Candidate: Hadi Omidi
Date: February 12, 2024
Time: 1:00 PM
Location: online via Teams
Supervisors: Seyed Majid Zahedi & Nachiket Kapre
All are welcome!
Abstract:
The performance of machine learning applications heavily relies on the choice of underlying hardware architecture, encompassing factors such as computational power, scalability, memory, and storage capabilities. These hardware choices significantly impact the efficiency and effectiveness of machine learning systems. Resource-intensive programs can lead to competition for system resources, causing delays, while inefficient resource usage can saturate resources and harm user experience. To address resource variation among applications, resource sharing is implemented, allowing applications to dynamically allocate resources as needed, promoting efficient resource utilization.
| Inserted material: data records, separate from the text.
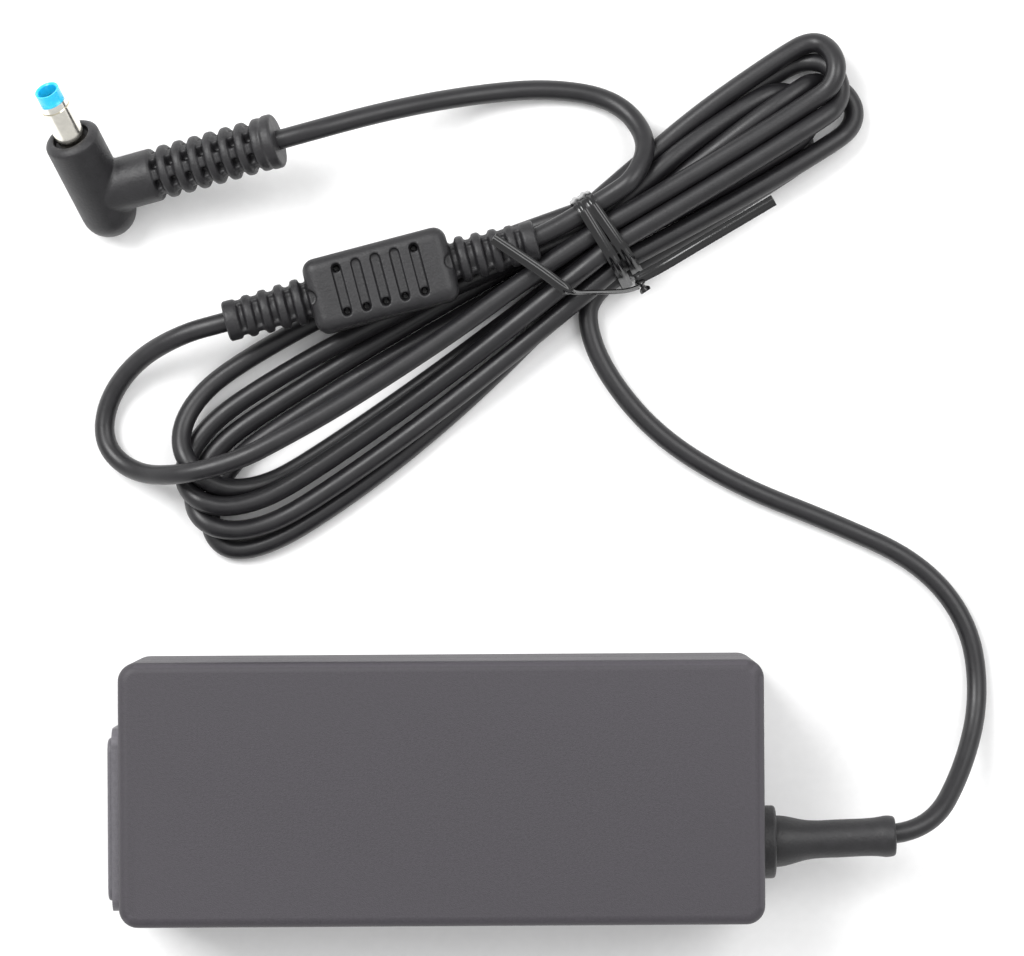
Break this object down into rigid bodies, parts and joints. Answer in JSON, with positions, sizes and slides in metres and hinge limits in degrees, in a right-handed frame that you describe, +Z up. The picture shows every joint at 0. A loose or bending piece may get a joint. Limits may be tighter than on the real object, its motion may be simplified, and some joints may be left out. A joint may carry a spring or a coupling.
{
  "type": "laptop power adapter",
  "caption": "Flat mains power brick with a cloverleaf inlet and a thin output cord wound in a tied hank, with a ferrite block and a right-angle barrel plug.",
  "frame": {"origin": "on the table, 0.4 mm on the inlet side of the middle of the housing with its inlet bezel", "axes": "+X from the mains inlet to the output cord, +Y towards the hank of cord, +Z up"},
  "size_m": [0.1433, 0.1322, 0.0265],
  "materials": {
    "case_plastic": "fine satin grain",
    "label_film": "smooth film",
    "inlet_plastic": "satin",
    "pin_brass": "bright",
    "board_laminate": "laminate",
    "insulating_film": "translucent film",
    "fuse_plastic": "gloss",
    "varistor_blue": "dipped",
    "capacitor_yellow": "moulded box",
    "core_green": "coated",
    "copper_wire": "enamelled",
    "chip_epoxy": "moulded epoxy",
    "capacitor_sleeve": "shrunk sleeve",
    "spreader_aluminium": "rolled",
    "screw_steel": "zinc plated",
    "ferrite_grey": "sintered",
    "bobbin_black": "moulded",
    "winding_tape": "wrapped tape",
    "cord_pvc": "satin jacket",
    "tie_pvc": "glossy ribbon",
    "overmould_pvc": "fine matt grain",
    "nickel_plate": "bright plating",
    "insulator_black": "moulded",
    "tip_blue": "bright blue",
    "gold_plate": "gold flash",
    "wire_black": "insulated",
    "wire_white": "insulated",
    "wire_blue": "insulated"
  },
  "bodies": {
    "root": {"bridge_rectifier": "chip_epoxy", "bulk_capacitor": "capacitor_sleeve", "choke_core": "core_green", "choke_windings": "copper_wire", "circuit_board": "board_laminate", "control_chip": "chip_epoxy", "cord_boot": "cord_pvc", "cord_brick_lead": "cord_pvc", "cord_ferrite_run": "cord_pvc", "cord_hank": "cord_pvc", "cord_outer_loop": "cord_pvc", "cord_plug_lead": "cord_pvc", "ferrite_core": "ferrite_grey", "ferrite_overmould": "overmould_pvc", "fuse": "fuse_plastic", "inlet_pin_earth": "pin_brass", "inlet_pin_live": "pin_brass", "inlet_pin_neutral": "pin_brass", "inlet_socket": "inlet_plastic", "insulating_sheet": "insulating_film", "lower_housing": "case_plastic", "optocoupler": "chip_epoxy", "output_capacitors": "capacitor_sleeve", "output_choke": "ferrite_grey", "output_rectifier": "chip_epoxy", "output_wire_negative": "wire_black", "output_wire_positive": "wire_white", "output_wire_signal": "wire_blue", "plug_barrel": "nickel_plate", "plug_inner_contact": "nickel_plate", "plug_insulator": "insulator_black", "plug_overmould": "overmould_pvc", "plug_pin": "gold_plate", "plug_pin_base": "insulator_black", "plug_tip_ring": "tip_blue", "primary_heat_spreader": "spreader_aluminium", "primary_switch": "chip_epoxy", "rating_label": "label_film", "secondary_heat_spreader": "spreader_aluminium", "spreader_screws": "screw_steel", "transformer_bobbin": "bobbin_black", "transformer_core": "ferrite_grey", "transformer_winding": "winding_tape", "twist_tie": "tie_pvc", "upper_housing": "case_plastic", "varistor": "varistor_blue", "x_capacitor": "capacitor_yellow", "y_capacitor": "varistor_blue"}
  },
  "joints": []
}
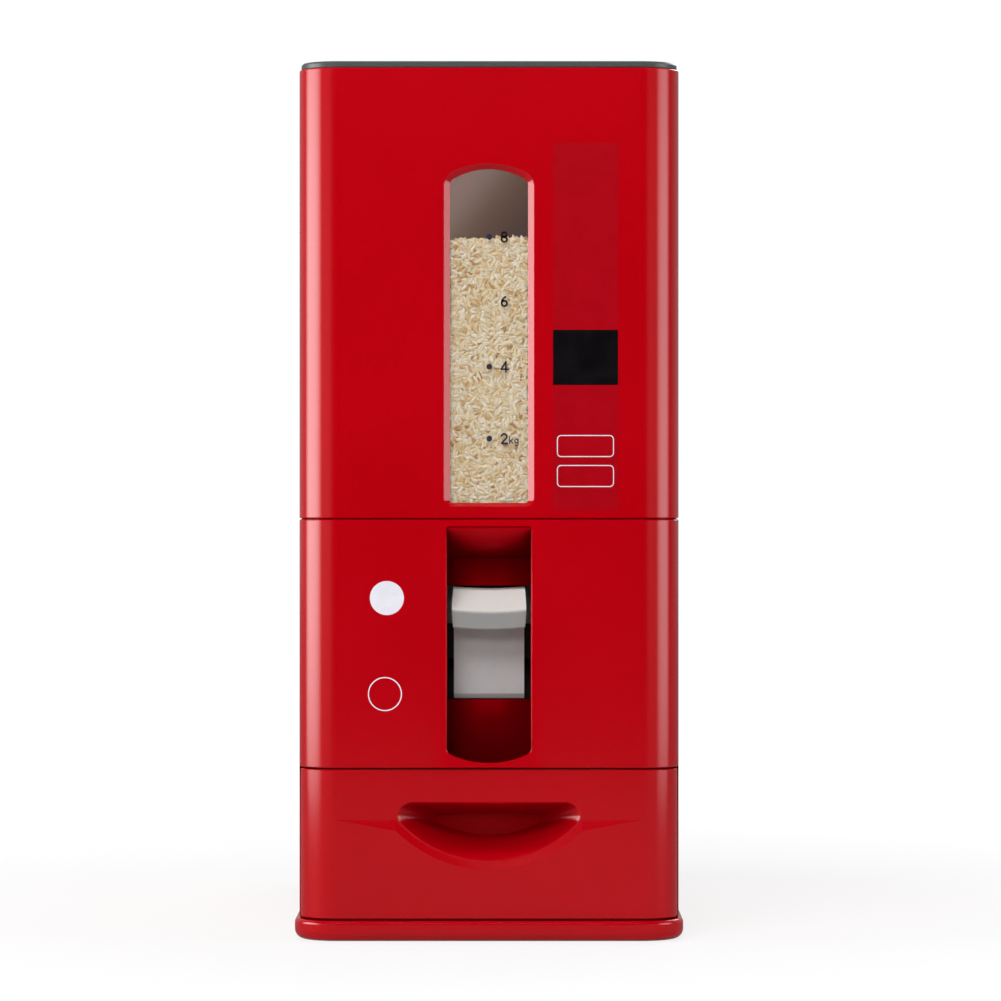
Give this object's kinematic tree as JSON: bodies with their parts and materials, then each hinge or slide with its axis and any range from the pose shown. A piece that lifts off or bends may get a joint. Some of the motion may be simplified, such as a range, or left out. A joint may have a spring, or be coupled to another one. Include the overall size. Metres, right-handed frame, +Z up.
{
  "type": "rice storage container",
  "caption": "Tall two-tier rice bin with a kilogram window, a push-down measuring lever that turns an inner metering drum, a hinged lid and a pull-out drawer",
  "frame": {"origin": "middle of the footprint, on the table", "axes": "+Z up, the front faces -Y, +X to the right"},
  "size_m": [0.2, 0.3788, 0.45],
  "materials": {
    "red_abs": "gloss moulded",
    "slate_abs": "satin moulded",
    "lever_abs": "satin moulded",
    "grey_pp": "moulded, translucent",
    "white_pom": "moulded",
    "black_pom": "moulded",
    "clear_plastic": "clear moulded",
    "rice": "loose grain",
    "steel": "zinc plated",
    "foot_rubber": "moulded"
  },
  "bodies": {
    "housing": {"base_tray": "red_abs", "rubber_feet": "foot_rubber", "base_screws": "steel", "lower_casing": "red_abs", "inner_frame": "grey_pp", "meter_housing": "grey_pp", "meter_cradle": "grey_pp", "housing_screws": "steel", "hopper": "grey_pp", "return_springs": "steel", "upper_casing": "red_abs", "window_pane": "clear_plastic", "rice_tank": "grey_pp", "rice_fill": "rice", "lid_rear": "slate_abs", "lid_hinge_pins": "steel", "drawer_runners": "white_pom"},
    "lid": {"lid_flap": "slate_abs"},
    "lever": {"measuring_lever": "lever_abs", "lever_carriage": "black_pom", "lever_screws": "steel"},
    "drum": {"metering_drum": "white_pom", "drum_end_right": "white_pom", "drum_end_left": "white_pom"},
    "drawer": {"drawer_front": "red_abs", "drawer_box": "grey_pp", "drawer_screws": "steel"}
  },
  "joints": [
    {"name": "lid_hinge", "type": "hinge", "parent": "housing", "child": "lid", "pos_m": [0, 0.125, 0.4467], "axis": [-1, 0, 0], "range_deg": [0, 100]},
    {"name": "lever_slide", "type": "slide", "parent": "housing", "child": "lever", "axis": [0, 0, -1], "range_m": [0, 0.032], "stiffness_N_per_m": 120, "springref_m": -0.02, "deforming": ["return_springs"]},
    {"name": "drum_turn", "type": "hinge", "parent": "housing", "child": "drum", "pos_m": [0, -0.125, 0.122], "axis": [1, 0, 0], "range_deg": [0, 152.8]},
    {"name": "drawer_slide", "type": "slide", "parent": "housing", "child": "drawer", "axis": [0, -1, 0], "range_m": [0, 0.2]}
  ],
  "couplings": [
    {"joint": "drum_turn", "follows": "lever_slide", "rad_per_m": 83.333}
  ]
}
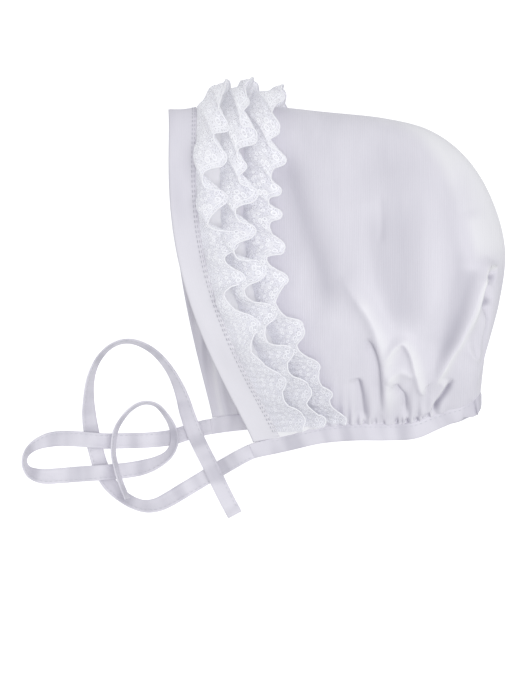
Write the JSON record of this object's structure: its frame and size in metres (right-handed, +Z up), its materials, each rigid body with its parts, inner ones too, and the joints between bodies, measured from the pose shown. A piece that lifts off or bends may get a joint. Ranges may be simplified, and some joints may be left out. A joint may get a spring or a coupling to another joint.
{
  "type": "baby bonnet",
  "caption": "Baby bonnet of white satin lying on its side, with a folded face band, tiers of gathered scalloped lace, a bound neck edge and loose ties.",
  "frame": {"origin": "on the table, in the middle of the far side that the bonnet lies on", "axes": "+X from the face opening to the back of the head, +Y from the neck to the crown, +Z up from the table"},
  "size_m": [0.2181, 0.1981, 0.0757],
  "materials": {
    "satin": "cool white satin with a silky sheen and fine ribs",
    "lace": "sheer white net with matt corded embroidery"
  },
  "bodies": {
    "root": {"crown": "satin", "front_band": "satin", "neck_binding": "satin", "ruffle_front": "lace", "ruffle_middle": "lace", "ruffle_back": "lace", "tie_near": "satin", "tie_far": "satin"}
  },
  "joints": []
}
However, resource allocation strategies often prioritize performance, potentially overlooking fairness among users or applications, especially in shared environments. Balancing performance optimization and fair resource allocation is a complex challenge, requiring mechanisms that encourage resource sharing, prevent envy, and ensure a fair distribution of resources. Incorporating these characteristics promotes collaboration, minimizes negative emotions, and prioritizes the well-being of all participants in the system. This research introduces MARS, an innovative resource allocation mechanism that addresses shortcomings in traditional methods. MARS prioritizes both fairness and efficiency in resource distribution, utilizing a token-based mechanism to ensure fairness and implementing individual preferences based on learned thresholds through an Actor-Critic method to improve efficiency. A computer simulation involving 40 accelerators and 20 agents in different environments demonstrates a performance improvement 1.2× compared to standard approaches. This study contributes by shedding light on the complex challenges of resource allocation in heterogeneous systems and providing a practical solution with MARS.